Fifty people gathered outside the Federal Court building on March 6 to protest against continuing moves by the Anthony Albanese government to put a national nuclear waste dump on First Nations land near Kimba, in north-western South Australia.
Uncle Harry Dare of the Barngarla people, the Traditional Owners where the dump site is proposed, spoke about his community’s concerns, as did other First Nations Elders, environmentalists and trade unionists.
Australian Conservation Foundation (ACF) Nuclear Free Campaigner Dave Sweeney said “ACF respects the Barngarla people’s concerns and efforts and we stand alongside them in this effort.
“It is deeply disappointing the federal Labor government is continuing to advance a deeply deficient waste plan inherited from the former Coalition era.
“The plan is based on false assumptions and would deliver sub-optimal outcomes.”
The Barngarla challenge, set to be heard all week, seeks to overturn former resources minister Keith Pitt’s declaration of the Kimba site.
Senate Estimates show the government is outspending the Barngarla on a four-to-one ratio.
“This is a David and Goliath battle,” Sweeney said. “Unlike the Barngarla, the federal government has access to significant resources and considerable power. It should be using these to advance real solutions, not radioactive pollution.”

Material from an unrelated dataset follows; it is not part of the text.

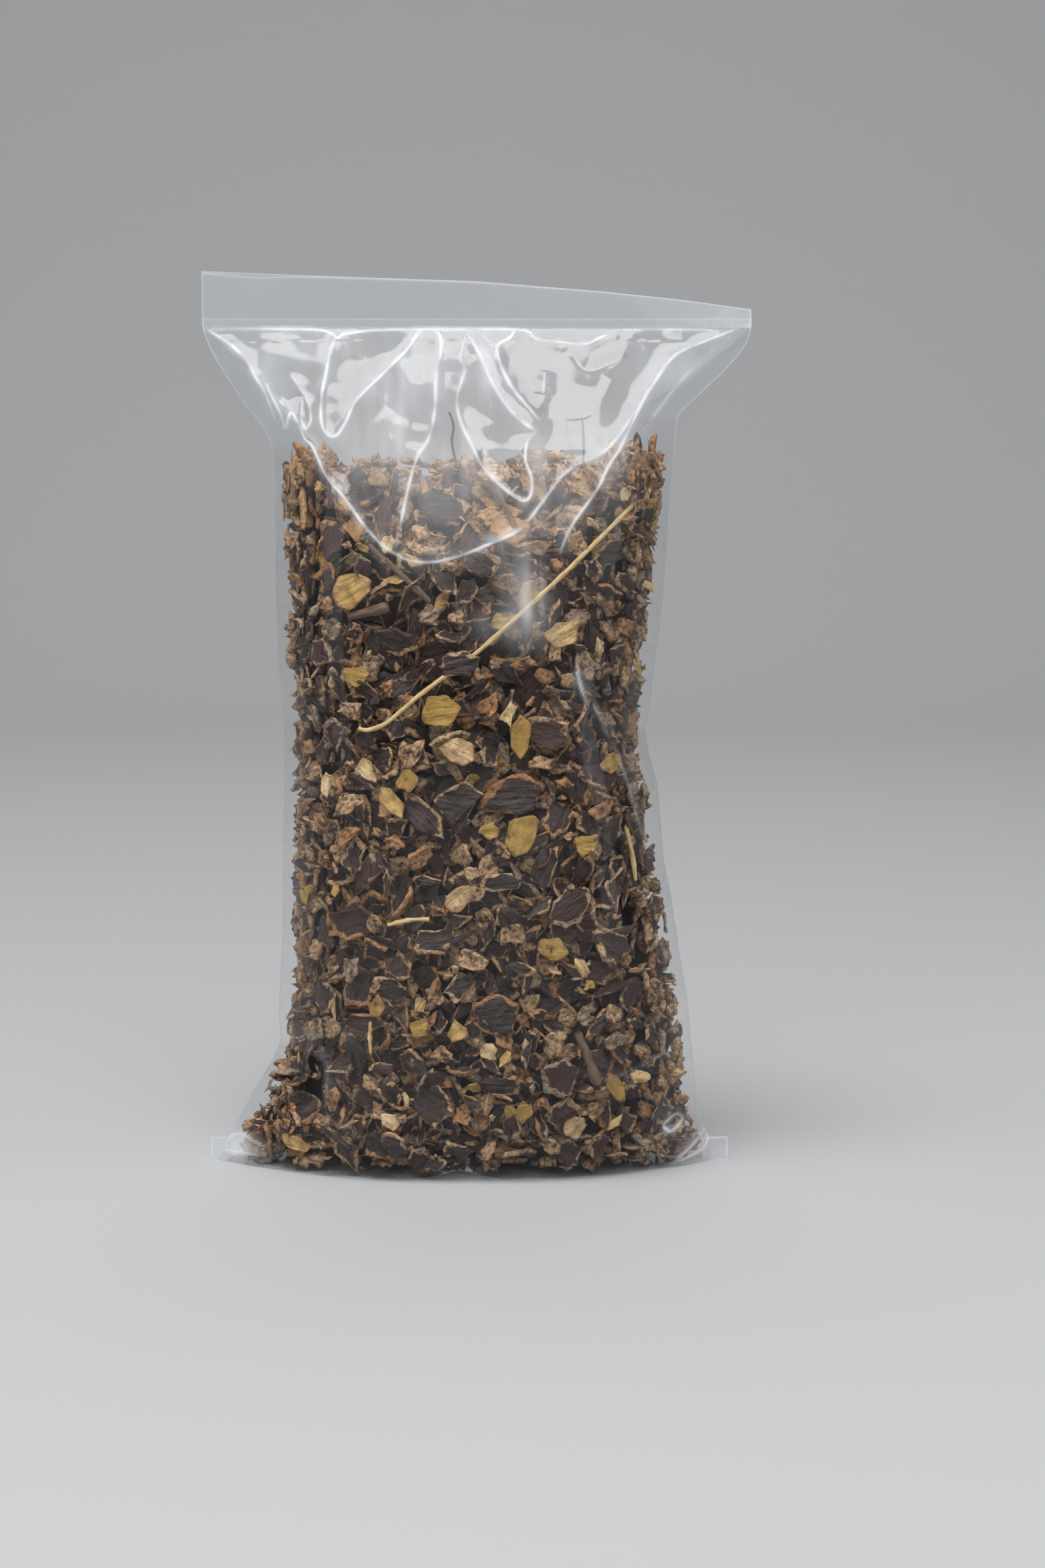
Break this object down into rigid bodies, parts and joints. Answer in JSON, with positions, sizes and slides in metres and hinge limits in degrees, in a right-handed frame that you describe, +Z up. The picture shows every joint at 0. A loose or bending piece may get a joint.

Pitt tried to preclude Barngarla from seeking legal redress, but was stymied by the federal Labor Opposition, the Greens and the crossbench.
Sweeney said it is good that the Barngarla people “have a day or five in Court”, but “they should not have to go down this route”. He said Labor should put the brakes on the site selection process and “start genuine and respectful engagement” with First Nations people.